The police told MacKeown that Scarlett had drowned while swimming fully clothed in the sea and she initially accepted that theory: “Then I went to see the people who found her and they said she was not in the water, but on the sand, and she was naked. They suspected she had been raped and murdered. She was warm when they found her. I walked between the shacks and found her underwear and shoes. Then I knew she had been raped and murdered.”
Forced into a proper inquiry, police last week released the findings. It now appears that at 4am on February 18, Scarlett walked into Lui’s Bar, a bamboo and reed shack on Anjuna’s low-rent seafront. Drunk and penniless, she hoped for a lift back to her room.
Police say she was quickly targeted by Samson D’Souza, a local man who last week allegedly confessed to her murder. D’Souza and an alleged local drug dealer, Placido Carvalho, took her into the shack’s kitchen where they gave her two ecstasy tablets, LSD and cocaine, police claim.
As the last guests drifted away, D’Souza took Scarlett to the back of the shack and raped her, police say. Later, after 5am, he took her onto the beach where he continued a brutal rape that left her with 50 cuts, bruises and internal injuries, until he noticed she was losing consciousness.
Police say D’Souza splashed her face with seawater to revive her but panicked when he saw someone passing with a flashlight. They say he dumped Scarlett in the sea and left her for dead.

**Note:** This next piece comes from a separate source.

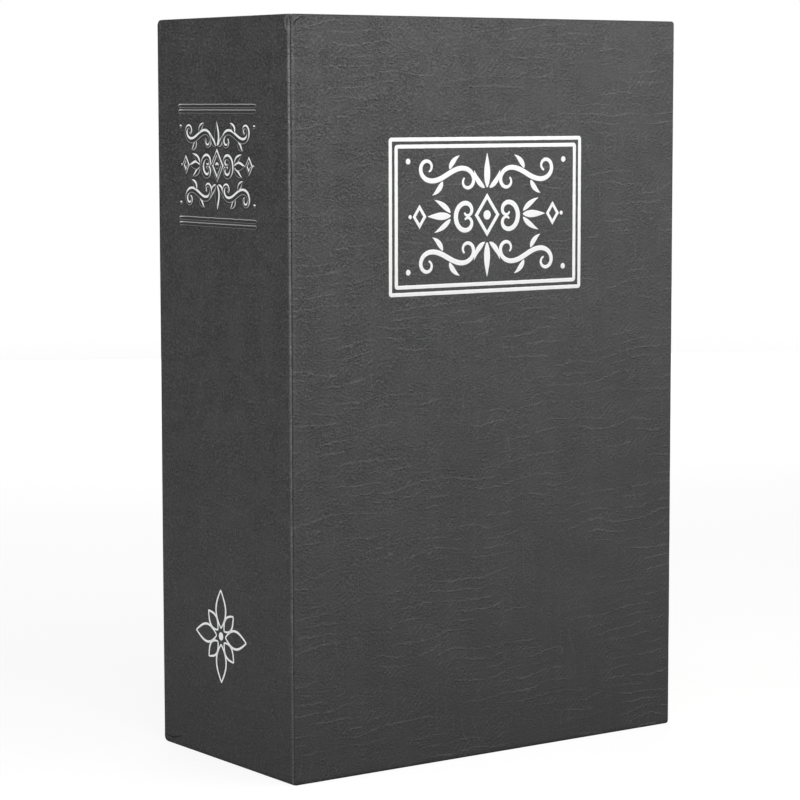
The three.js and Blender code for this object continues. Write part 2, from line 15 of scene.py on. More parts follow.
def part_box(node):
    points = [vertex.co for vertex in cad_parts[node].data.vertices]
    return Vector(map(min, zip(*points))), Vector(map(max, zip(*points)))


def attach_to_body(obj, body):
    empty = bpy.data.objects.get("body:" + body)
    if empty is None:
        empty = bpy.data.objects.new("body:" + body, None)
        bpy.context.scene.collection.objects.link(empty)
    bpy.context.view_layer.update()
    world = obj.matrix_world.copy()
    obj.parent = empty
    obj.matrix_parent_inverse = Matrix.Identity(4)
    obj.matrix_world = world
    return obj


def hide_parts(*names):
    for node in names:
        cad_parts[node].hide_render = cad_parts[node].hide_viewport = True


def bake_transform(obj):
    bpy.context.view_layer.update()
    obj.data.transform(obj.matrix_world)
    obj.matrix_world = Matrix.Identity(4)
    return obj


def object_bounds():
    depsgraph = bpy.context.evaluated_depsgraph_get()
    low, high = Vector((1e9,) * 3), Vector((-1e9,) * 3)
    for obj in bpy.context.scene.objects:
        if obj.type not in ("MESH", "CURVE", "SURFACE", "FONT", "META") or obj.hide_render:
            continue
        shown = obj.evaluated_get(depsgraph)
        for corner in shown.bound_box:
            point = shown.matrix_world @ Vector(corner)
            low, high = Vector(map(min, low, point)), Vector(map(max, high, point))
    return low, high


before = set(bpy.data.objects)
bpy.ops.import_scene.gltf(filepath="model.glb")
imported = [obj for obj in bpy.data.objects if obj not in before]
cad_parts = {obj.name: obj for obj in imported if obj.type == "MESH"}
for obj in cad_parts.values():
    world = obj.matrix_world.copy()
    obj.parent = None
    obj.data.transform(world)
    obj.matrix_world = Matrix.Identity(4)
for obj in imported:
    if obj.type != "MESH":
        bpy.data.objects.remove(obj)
CAD_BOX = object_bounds()

MM = 0.001
PATTERN = "paper"
# The attribute of marks: wear and darker edges, with painted highlight and shade on the paper and painted
# highlight on foil rims.
WEAR_AND_PAINTED_LIGHT = "wear"
WHITE = (1.0, 1.0, 1.0)
QUARTER = math.pi / 2
NO_LENGTH = 1e-12
# Sockets of the colour Mix node, which are numbers because its names repeat.
MIX_SHARE, MIX_FIRST, MIX_SECOND, MIX_RESULT = 0, 6, 7, 2
# Points nearer than the first are merged, and edges shorter than the second are dropped, in metres.
MERGE_M = 2e-6
SLIVER_M = 1e-7
# Paper and foil lie at least this far under the CAD surface, in millimetres.
LEAST_DEPTH = 0.004
log = logging.getLogger("book_safe")

Triple = tuple[float, float, float]
Colour = Triple
Pair = tuple[float, float]
Value = Union[float, Sequence[float], "Wire"]
Owner = Union[bpy.types.Material, bpy.types.World]


class Body(Enum):
    """The bodies that the covering and its tooling ride on."""

    CASE = "root"
    FRONT_COVER = "front_cover"


class Mirror(Enum):
    """Which mirror images of a stroke are stamped, each as its signs across and up."""

    NONE = ((1, 1),)
    SIDES = ((1, 1), (-1, 1))
    ENDS = ((1, 1), (1, -1))
    FOUR_WAYS = ((1, 1), (-1, 1), (1, -1), (-1, -1))


class Wire:
    """A socket inside a finish, so that shader sums are written as Python sums."""

    def __init__(self, recipe: "Recipe", socket: bpy.types.NodeSocket) -> None:
        """Remembers the finish and the socket."""
        self.recipe = recipe
        self.socket = socket

    def __add__(self, other: Value) -> "Wire":
        """This value plus another."""
        return self.recipe.math("ADD", self, other)

    def __radd__(self, other: Value) -> "Wire":
        """Another value plus this one."""
        return self.recipe.math("ADD", other, self)

    def __sub__(self, other: Value) -> "Wire":
        """This value less another."""
        return self.recipe.math("SUBTRACT", self, other)

    def __rsub__(self, other: Value) -> "Wire":
        """Another value less this one."""
        return self.recipe.math("SUBTRACT", other, self)

    def __mul__(self, other: Value) -> "Wire":
        """This value times another."""
        return self.recipe.math("MULTIPLY", self, other)

    def __rmul__(self, other: Value) -> "Wire":
        """Another value times this one."""
        return self.recipe.math("MULTIPLY", other, self)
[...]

Faced with this devastating account of her daughter’s last hours, MacKeown admits: “I didn’t understand the culture or the mindset of the Goan boys, right up to when she was killed.”
In her parallel hippie universe, she had done nothing worse than trust people. Her pierced lip quivers and she begins to cry for the daughter she will never see again.
“I don’t know what I will do. It’s changed my relationship with my children and made me want to spend every minute with them,” she says. “I want to go home as soon as I can but I want to feel that there’s justice for my daughter.”